◆ Given request: Print verbatim the opening line of the material and every subsequent line through the one containing "floor_top = 16.2; // [15.8:0.1:17]".

◆ Information provided:
--------------------------------

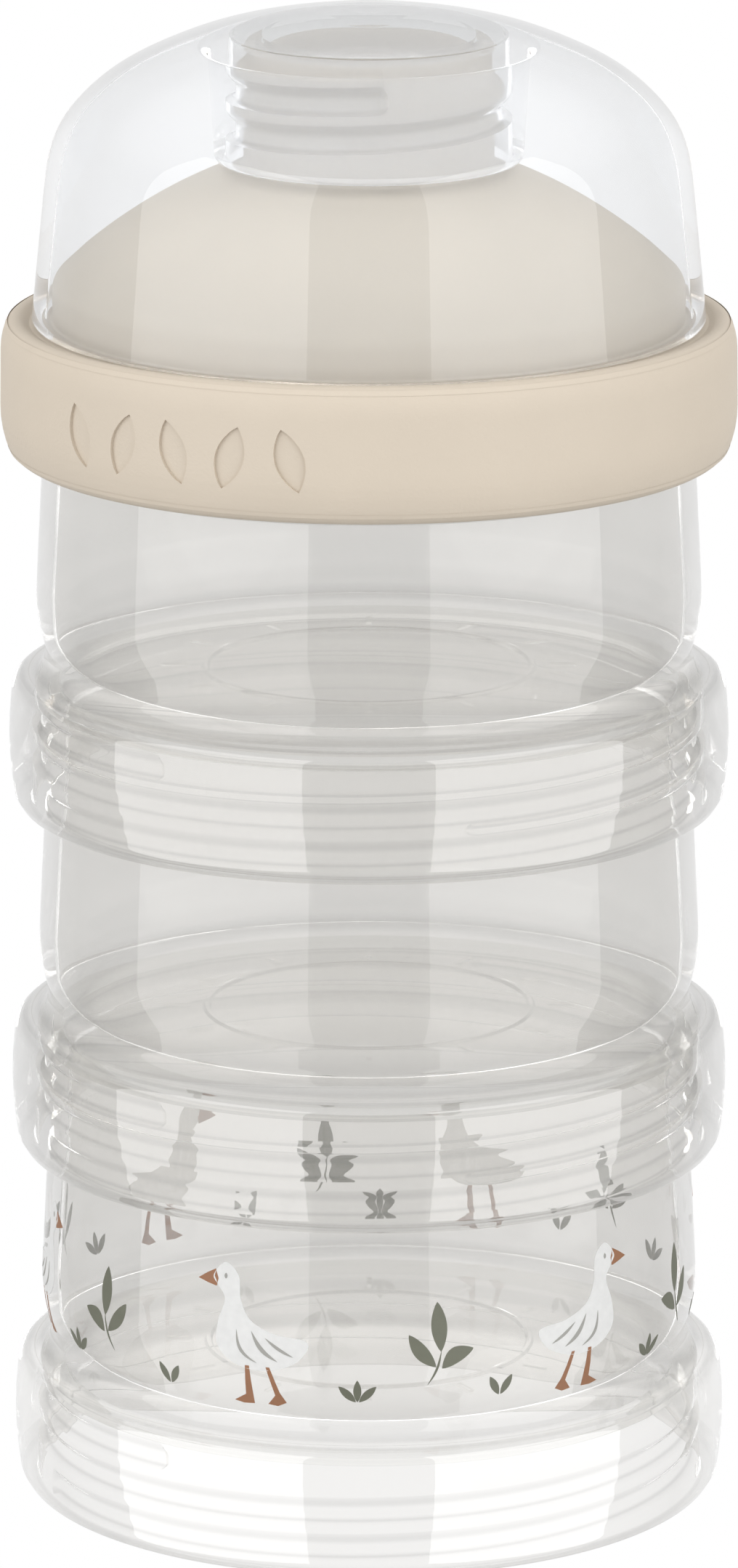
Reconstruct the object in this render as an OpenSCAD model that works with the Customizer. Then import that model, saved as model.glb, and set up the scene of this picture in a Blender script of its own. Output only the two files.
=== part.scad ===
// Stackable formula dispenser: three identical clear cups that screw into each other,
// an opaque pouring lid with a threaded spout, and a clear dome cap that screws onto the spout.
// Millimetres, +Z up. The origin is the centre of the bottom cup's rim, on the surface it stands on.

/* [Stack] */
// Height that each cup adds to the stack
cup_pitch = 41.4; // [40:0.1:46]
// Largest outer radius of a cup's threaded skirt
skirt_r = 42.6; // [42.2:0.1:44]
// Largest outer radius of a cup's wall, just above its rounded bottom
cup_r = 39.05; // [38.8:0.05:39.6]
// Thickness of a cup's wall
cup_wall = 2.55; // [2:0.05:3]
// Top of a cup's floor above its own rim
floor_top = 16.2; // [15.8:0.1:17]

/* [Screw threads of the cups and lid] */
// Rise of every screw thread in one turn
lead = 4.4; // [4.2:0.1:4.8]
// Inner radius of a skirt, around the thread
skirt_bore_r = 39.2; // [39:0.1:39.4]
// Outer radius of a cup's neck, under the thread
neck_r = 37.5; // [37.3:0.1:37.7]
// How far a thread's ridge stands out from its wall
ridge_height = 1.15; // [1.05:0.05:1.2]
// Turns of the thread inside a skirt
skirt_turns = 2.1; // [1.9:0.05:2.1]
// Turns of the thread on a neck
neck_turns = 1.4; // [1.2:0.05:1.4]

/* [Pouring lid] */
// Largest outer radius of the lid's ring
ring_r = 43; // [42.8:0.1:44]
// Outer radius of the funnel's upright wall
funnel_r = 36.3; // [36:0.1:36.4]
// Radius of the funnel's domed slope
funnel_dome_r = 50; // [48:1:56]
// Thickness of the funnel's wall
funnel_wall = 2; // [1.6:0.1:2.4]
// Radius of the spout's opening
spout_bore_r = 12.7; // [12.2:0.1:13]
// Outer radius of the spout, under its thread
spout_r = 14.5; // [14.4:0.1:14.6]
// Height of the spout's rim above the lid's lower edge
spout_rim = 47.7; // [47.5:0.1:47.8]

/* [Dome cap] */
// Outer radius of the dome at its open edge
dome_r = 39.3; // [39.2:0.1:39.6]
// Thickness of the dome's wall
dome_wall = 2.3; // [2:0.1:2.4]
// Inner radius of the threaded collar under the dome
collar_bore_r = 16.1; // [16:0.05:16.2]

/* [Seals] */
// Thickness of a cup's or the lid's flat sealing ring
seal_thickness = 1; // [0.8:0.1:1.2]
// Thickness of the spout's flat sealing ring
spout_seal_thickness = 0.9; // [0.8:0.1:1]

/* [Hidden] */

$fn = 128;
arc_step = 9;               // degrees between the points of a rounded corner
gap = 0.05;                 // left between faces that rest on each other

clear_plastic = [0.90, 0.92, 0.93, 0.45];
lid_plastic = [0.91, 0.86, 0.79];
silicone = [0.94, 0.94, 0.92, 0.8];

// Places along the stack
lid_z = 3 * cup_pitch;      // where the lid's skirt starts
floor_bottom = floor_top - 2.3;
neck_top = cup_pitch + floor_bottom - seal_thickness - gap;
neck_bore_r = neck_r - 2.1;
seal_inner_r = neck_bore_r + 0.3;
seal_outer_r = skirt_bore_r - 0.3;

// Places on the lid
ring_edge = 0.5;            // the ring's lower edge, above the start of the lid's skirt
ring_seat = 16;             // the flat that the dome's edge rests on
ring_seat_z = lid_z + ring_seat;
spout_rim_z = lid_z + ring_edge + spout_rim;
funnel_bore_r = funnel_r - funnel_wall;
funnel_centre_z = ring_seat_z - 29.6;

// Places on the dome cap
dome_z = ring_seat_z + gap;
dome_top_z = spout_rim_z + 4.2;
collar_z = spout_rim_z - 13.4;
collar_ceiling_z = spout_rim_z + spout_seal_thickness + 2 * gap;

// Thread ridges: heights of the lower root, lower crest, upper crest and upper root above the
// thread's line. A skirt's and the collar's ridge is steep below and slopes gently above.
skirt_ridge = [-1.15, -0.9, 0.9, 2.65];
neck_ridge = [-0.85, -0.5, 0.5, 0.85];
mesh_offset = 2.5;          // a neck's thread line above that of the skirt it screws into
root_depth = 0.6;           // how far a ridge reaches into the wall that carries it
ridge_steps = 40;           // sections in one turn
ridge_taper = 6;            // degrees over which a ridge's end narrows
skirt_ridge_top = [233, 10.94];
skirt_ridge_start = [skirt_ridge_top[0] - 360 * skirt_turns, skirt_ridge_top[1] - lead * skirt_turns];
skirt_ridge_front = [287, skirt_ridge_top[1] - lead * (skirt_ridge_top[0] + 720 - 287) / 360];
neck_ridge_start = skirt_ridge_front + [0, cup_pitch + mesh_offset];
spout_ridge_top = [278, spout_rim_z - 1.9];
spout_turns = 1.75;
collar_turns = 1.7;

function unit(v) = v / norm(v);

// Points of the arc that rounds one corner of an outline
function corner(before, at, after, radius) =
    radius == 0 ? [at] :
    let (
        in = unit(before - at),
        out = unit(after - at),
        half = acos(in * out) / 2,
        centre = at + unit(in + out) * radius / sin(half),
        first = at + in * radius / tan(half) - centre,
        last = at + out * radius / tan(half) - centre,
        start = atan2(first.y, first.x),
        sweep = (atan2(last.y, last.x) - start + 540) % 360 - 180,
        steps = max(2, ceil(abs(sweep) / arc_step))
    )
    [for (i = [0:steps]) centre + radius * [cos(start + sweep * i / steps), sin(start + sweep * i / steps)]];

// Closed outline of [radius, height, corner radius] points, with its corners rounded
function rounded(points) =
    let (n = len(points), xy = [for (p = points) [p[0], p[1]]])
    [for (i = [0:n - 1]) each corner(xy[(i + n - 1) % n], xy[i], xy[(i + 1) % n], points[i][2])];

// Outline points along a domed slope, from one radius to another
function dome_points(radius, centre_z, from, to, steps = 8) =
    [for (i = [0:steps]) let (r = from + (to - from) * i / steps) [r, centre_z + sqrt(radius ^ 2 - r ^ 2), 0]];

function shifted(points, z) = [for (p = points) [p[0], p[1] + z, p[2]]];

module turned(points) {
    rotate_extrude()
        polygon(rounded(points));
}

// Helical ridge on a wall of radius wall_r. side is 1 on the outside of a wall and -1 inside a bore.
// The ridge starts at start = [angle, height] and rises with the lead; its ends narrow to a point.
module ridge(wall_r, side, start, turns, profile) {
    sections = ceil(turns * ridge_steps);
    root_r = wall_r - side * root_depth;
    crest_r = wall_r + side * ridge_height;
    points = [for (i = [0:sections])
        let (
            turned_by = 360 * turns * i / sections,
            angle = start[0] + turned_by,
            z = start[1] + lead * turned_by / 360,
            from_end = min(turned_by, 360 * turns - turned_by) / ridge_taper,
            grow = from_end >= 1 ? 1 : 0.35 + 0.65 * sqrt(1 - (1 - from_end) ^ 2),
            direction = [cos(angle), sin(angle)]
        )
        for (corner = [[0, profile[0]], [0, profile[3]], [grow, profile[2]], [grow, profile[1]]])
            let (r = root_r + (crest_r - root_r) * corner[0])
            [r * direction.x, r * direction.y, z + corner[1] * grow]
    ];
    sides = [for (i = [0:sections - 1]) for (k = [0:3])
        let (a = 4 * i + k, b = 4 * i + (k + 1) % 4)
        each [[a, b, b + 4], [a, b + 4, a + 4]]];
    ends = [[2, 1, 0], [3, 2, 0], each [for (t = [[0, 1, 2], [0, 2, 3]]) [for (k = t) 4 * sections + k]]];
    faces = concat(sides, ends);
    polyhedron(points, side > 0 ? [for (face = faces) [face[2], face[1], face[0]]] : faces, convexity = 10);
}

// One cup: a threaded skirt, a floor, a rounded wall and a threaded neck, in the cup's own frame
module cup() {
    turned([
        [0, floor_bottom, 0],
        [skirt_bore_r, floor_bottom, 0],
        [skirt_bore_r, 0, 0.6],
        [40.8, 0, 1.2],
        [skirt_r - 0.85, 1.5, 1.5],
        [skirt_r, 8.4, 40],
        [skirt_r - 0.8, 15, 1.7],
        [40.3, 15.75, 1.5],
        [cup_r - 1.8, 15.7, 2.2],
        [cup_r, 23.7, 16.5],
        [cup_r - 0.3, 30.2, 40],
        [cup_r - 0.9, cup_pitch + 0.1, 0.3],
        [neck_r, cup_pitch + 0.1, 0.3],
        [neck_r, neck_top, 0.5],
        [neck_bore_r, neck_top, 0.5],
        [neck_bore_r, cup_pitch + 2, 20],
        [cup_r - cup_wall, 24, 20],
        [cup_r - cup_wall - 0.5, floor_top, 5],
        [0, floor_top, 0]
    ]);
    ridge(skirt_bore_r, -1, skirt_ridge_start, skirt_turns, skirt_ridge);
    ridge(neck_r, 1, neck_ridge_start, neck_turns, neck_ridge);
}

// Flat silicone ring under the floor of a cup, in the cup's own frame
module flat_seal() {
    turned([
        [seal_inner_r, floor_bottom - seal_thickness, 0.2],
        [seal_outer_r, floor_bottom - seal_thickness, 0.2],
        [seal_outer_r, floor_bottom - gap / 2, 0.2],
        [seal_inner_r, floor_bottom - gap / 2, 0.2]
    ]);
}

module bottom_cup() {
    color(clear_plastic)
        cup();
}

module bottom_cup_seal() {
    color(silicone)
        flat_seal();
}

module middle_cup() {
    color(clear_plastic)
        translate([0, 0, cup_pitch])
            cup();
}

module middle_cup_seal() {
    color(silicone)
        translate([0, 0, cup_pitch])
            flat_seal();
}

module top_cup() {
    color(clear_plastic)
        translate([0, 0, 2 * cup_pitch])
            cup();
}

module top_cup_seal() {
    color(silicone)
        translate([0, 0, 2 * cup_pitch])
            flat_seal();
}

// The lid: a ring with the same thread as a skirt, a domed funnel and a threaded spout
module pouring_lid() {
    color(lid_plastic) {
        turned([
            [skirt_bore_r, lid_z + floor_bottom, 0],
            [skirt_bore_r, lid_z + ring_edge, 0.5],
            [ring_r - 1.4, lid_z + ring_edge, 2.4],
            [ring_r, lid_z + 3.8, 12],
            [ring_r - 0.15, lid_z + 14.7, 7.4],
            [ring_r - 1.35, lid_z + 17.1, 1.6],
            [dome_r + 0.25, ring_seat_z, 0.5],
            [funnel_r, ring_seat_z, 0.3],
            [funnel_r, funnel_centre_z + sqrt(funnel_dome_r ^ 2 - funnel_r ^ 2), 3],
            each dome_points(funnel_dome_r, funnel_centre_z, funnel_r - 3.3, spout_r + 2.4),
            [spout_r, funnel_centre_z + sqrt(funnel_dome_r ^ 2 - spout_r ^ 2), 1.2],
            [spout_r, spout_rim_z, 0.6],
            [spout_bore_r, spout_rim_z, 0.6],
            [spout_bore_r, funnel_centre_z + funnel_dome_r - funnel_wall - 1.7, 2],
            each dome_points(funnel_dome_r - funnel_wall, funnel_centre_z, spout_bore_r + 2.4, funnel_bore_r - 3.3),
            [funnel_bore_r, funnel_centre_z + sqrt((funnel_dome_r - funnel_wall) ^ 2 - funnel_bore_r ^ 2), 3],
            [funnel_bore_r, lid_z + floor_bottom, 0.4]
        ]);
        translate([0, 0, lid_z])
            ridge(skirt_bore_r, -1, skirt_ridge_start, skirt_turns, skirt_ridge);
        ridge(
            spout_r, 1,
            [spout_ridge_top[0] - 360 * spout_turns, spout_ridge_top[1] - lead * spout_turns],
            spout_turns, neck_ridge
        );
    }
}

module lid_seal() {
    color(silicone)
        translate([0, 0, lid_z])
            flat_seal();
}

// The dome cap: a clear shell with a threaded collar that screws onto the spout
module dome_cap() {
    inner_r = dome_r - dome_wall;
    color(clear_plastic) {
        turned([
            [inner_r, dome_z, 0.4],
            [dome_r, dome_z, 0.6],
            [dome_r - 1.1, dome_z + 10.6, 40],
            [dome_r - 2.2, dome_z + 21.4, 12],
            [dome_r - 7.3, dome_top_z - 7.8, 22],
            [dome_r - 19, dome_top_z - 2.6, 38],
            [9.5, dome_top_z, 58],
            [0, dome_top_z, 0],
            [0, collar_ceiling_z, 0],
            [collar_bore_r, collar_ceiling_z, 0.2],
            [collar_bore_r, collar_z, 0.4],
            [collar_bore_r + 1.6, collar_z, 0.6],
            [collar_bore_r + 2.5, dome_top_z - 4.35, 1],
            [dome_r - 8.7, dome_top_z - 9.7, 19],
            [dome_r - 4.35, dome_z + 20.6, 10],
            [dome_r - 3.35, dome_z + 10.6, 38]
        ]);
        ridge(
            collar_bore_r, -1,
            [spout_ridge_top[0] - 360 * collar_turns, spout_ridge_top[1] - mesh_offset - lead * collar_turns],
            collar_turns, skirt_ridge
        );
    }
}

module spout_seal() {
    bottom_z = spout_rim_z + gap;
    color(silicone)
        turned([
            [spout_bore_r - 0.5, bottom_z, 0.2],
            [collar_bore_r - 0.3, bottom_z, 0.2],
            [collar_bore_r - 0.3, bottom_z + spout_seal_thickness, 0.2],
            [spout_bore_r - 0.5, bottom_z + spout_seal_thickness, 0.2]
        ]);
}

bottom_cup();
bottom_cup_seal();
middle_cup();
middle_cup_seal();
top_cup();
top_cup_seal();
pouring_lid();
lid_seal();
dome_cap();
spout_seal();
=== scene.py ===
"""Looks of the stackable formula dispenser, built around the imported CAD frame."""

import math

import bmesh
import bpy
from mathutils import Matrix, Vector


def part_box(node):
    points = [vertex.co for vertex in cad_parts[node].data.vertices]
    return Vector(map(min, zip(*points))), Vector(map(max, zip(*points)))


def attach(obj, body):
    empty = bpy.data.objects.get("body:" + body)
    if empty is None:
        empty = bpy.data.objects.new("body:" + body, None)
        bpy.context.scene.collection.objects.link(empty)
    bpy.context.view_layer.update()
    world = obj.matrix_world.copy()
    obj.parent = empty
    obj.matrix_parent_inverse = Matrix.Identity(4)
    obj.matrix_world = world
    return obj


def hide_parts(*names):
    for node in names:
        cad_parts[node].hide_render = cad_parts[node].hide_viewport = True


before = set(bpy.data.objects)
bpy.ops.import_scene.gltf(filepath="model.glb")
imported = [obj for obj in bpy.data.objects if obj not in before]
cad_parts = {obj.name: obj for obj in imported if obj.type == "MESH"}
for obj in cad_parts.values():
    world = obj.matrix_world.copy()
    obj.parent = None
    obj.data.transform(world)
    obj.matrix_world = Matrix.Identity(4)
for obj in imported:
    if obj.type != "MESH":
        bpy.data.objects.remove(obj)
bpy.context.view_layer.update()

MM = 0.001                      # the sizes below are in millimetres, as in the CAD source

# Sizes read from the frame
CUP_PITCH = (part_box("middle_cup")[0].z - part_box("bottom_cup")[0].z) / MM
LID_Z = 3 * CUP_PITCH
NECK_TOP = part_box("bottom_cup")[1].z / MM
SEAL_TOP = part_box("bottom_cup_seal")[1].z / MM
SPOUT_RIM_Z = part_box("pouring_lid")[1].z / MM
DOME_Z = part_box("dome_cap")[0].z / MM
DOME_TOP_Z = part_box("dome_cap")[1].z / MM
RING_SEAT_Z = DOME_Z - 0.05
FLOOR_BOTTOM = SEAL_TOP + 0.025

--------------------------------

◆ Task result:
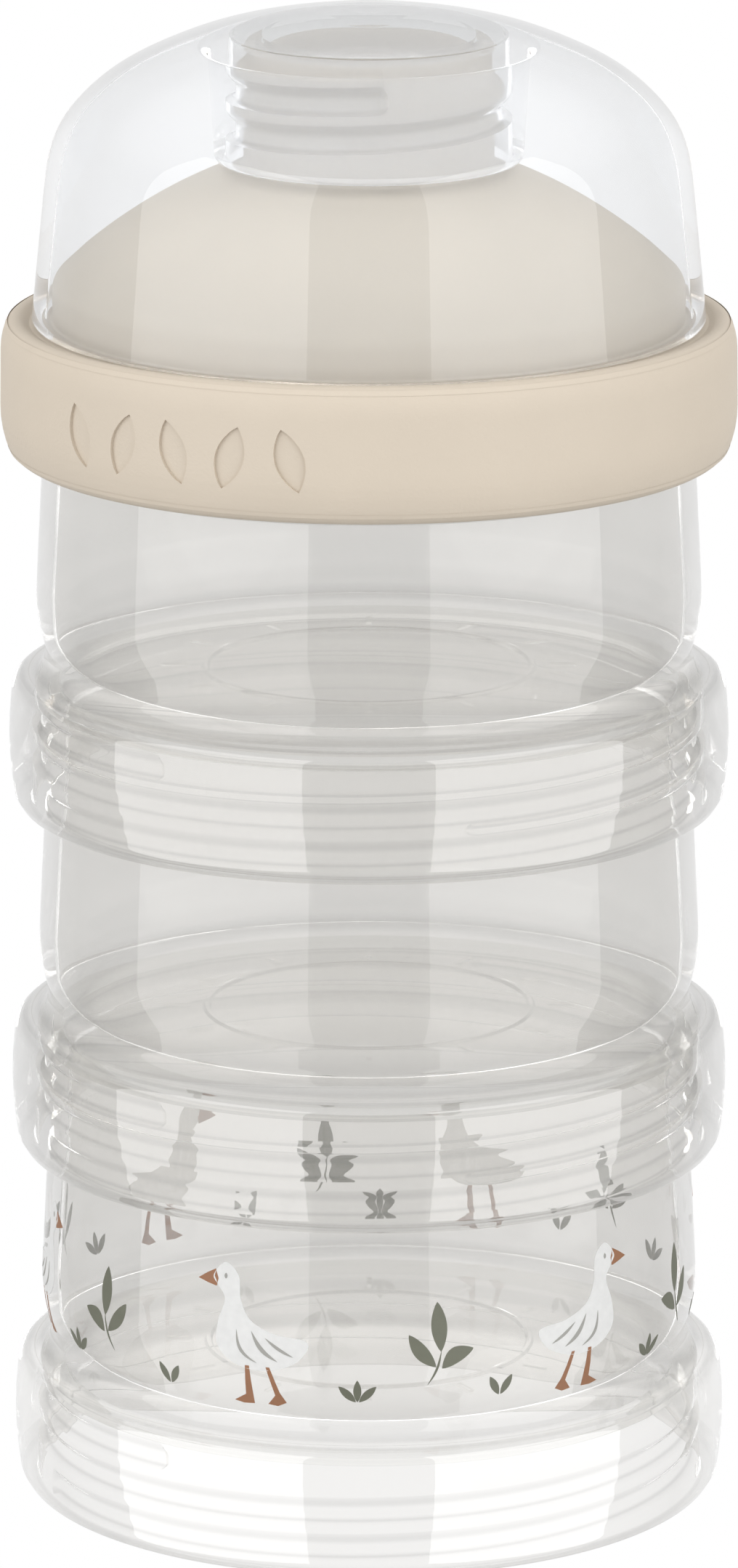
Reconstruct the object in this render as an OpenSCAD model that works with the Customizer. Then import that model, saved as model.glb, and set up the scene of this picture in a Blender script of its own. Output only the two files.
=== part.scad ===
// Stackable formula dispenser: three identical clear cups that screw into each other,
// an opaque pouring lid with a threaded spout, and a clear dome cap that screws onto the spout.
// Millimetres, +Z up. The origin is the centre of the bottom cup's rim, on the surface it stands on.

/* [Stack] */
// Height that each cup adds to the stack
cup_pitch = 41.4; // [40:0.1:46]
// Largest outer radius of a cup's threaded skirt
skirt_r = 42.6; // [42.2:0.1:44]
// Largest outer radius of a cup's wall, just above its rounded bottom
cup_r = 39.05; // [38.8:0.05:39.6]
// Thickness of a cup's wall
cup_wall = 2.55; // [2:0.05:3]
// Top of a cup's floor above its own rim
floor_top = 16.2; // [15.8:0.1:17]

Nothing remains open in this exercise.